__What is expected__. The entries below should be output exactly as written.

__Stored data__.
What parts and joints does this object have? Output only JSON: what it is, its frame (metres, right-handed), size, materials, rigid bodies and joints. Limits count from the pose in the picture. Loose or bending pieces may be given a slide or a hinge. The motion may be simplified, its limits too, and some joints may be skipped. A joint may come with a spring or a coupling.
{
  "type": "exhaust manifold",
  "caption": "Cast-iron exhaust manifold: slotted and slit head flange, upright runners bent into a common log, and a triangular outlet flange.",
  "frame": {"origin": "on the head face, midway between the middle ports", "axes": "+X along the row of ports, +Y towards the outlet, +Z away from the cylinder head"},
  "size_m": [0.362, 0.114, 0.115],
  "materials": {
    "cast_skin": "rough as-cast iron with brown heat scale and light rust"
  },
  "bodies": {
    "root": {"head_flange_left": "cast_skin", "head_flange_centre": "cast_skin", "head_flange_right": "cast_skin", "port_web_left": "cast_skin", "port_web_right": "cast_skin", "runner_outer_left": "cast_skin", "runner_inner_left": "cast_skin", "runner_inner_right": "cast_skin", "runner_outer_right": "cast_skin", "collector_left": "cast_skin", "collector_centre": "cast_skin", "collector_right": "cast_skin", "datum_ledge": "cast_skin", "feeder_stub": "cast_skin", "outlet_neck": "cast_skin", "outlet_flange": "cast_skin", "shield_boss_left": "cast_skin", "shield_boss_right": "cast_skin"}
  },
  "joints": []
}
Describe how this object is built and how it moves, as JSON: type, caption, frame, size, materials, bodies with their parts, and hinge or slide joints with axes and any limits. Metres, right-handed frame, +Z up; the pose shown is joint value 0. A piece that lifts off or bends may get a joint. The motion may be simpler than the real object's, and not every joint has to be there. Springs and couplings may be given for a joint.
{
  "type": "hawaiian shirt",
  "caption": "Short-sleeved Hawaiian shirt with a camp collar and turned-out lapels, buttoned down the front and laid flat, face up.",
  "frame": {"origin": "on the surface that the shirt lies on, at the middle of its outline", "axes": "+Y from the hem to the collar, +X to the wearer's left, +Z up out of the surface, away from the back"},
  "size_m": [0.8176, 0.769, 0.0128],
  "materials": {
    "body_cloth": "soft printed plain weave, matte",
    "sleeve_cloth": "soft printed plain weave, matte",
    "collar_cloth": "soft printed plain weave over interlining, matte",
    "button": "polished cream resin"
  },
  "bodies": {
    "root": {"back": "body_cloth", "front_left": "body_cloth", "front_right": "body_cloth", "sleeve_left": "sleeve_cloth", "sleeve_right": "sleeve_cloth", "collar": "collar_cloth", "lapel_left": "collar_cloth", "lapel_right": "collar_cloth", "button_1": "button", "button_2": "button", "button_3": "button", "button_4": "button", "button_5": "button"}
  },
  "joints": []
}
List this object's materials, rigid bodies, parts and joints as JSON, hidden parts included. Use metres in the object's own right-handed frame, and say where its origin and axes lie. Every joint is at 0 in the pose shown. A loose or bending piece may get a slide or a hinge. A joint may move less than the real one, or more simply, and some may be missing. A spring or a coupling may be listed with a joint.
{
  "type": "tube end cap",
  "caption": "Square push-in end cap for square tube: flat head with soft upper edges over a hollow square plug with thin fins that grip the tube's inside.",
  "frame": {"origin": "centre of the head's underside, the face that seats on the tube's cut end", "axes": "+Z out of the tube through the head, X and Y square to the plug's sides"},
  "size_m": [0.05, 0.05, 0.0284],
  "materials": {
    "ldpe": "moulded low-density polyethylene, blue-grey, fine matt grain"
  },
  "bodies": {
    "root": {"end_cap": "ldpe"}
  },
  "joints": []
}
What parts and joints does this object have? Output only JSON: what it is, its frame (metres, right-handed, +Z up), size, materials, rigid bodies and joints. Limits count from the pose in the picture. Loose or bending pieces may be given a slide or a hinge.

__Task output__.
What parts and joints does this object have? Output only JSON: what it is, its frame (metres, right-handed), size, materials, rigid bodies and joints. Limits count from the pose in the picture. Loose or bending pieces may be given a slide or a hinge. The motion may be simplified, its limits too, and some joints may be skipped. A joint may come with a spring or a coupling.
{
  "type": "exhaust manifold",
  "caption": "Cast-iron exhaust manifold: slotted and slit head flange, upright runners bent into a common log, and a triangular outlet flange.",
  "frame": {"origin": "on the head face, midway between the middle ports", "axes": "+X along the row of ports, +Y towards the outlet, +Z away from the cylinder head"},
  "size_m": [0.362, 0.114, 0.115],
  "materials": {
    "cast_skin": "rough as-cast iron with brown heat scale and light rust"
  },
  "bodies": {
    "root": {"head_flange_left": "cast_skin", "head_flange_centre": "cast_skin", "head_flange_right": "cast_skin", "port_web_left": "cast_skin", "port_web_right": "cast_skin", "runner_outer_left": "cast_skin", "runner_inner_left": "cast_skin", "runner_inner_right": "cast_skin", "runner_outer_right": "cast_skin", "collector_left": "cast_skin", "collector_centre": "cast_skin", "collector_right": "cast_skin", "datum_ledge": "cast_skin", "feeder_stub": "cast_skin", "outlet_neck": "cast_skin", "outlet_flange": "cast_skin", "shield_boss_left": "cast_skin", "shield_boss_right": "cast_skin"}
  },
  "joints": []
}
Describe how this object is built and how it moves, as JSON: type, caption, frame, size, materials, bodies with their parts, and hinge or slide joints with axes and any limits. Metres, right-handed frame, +Z up; the pose shown is joint value 0. A piece that lifts off or bends may get a joint. The motion may be simpler than the real object's, and not every joint has to be there. Springs and couplings may be given for a joint.
{
  "type": "hawaiian shirt",
  "caption": "Short-sleeved Hawaiian shirt with a camp collar and turned-out lapels, buttoned down the front and laid flat, face up.",
  "frame": {"origin": "on the surface that the shirt lies on, at the middle of its outline", "axes": "+Y from the hem to the collar, +X to the wearer's left, +Z up out of the surface, away from the back"},
  "size_m": [0.8176, 0.769, 0.0128],
  "materials": {
    "body_cloth": "soft printed plain weave, matte",
    "sleeve_cloth": "soft printed plain weave, matte",
    "collar_cloth": "soft printed plain weave over interlining, matte",
    "button": "polished cream resin"
  },
  "bodies": {
    "root": {"back": "body_cloth", "front_left": "body_cloth", "front_right": "body_cloth", "sleeve_left": "sleeve_cloth", "sleeve_right": "sleeve_cloth", "collar": "collar_cloth", "lapel_left": "collar_cloth", "lapel_right": "collar_cloth", "button_1": "button", "button_2": "button", "button_3": "button", "button_4": "button", "button_5": "button"}
  },
  "joints": []
}
List this object's materials, rigid bodies, parts and joints as JSON, hidden parts included. Use metres in the object's own right-handed frame, and say where its origin and axes lie. Every joint is at 0 in the pose shown. A loose or bending piece may get a slide or a hinge. A joint may move less than the real one, or more simply, and some may be missing. A spring or a coupling may be listed with a joint.
{
  "type": "tube end cap",
  "caption": "Square push-in end cap for square tube: flat head with soft upper edges over a hollow square plug with thin fins that grip the tube's inside.",
  "frame": {"origin": "centre of the head's underside, the face that seats on the tube's cut end", "axes": "+Z out of the tube through the head, X and Y square to the plug's sides"},
  "size_m": [0.05, 0.05, 0.0284],
  "materials": {
    "ldpe": "moulded low-density polyethylene, blue-grey, fine matt grain"
  },
  "bodies": {
    "root": {"end_cap": "ldpe"}
  },
  "joints": []
}
What parts and joints does this object have? Output only JSON: what it is, its frame (metres, right-handed, +Z up), size, materials, rigid bodies and joints. Limits count from the pose in the picture. Loose or bending pieces may be given a slide or a hinge.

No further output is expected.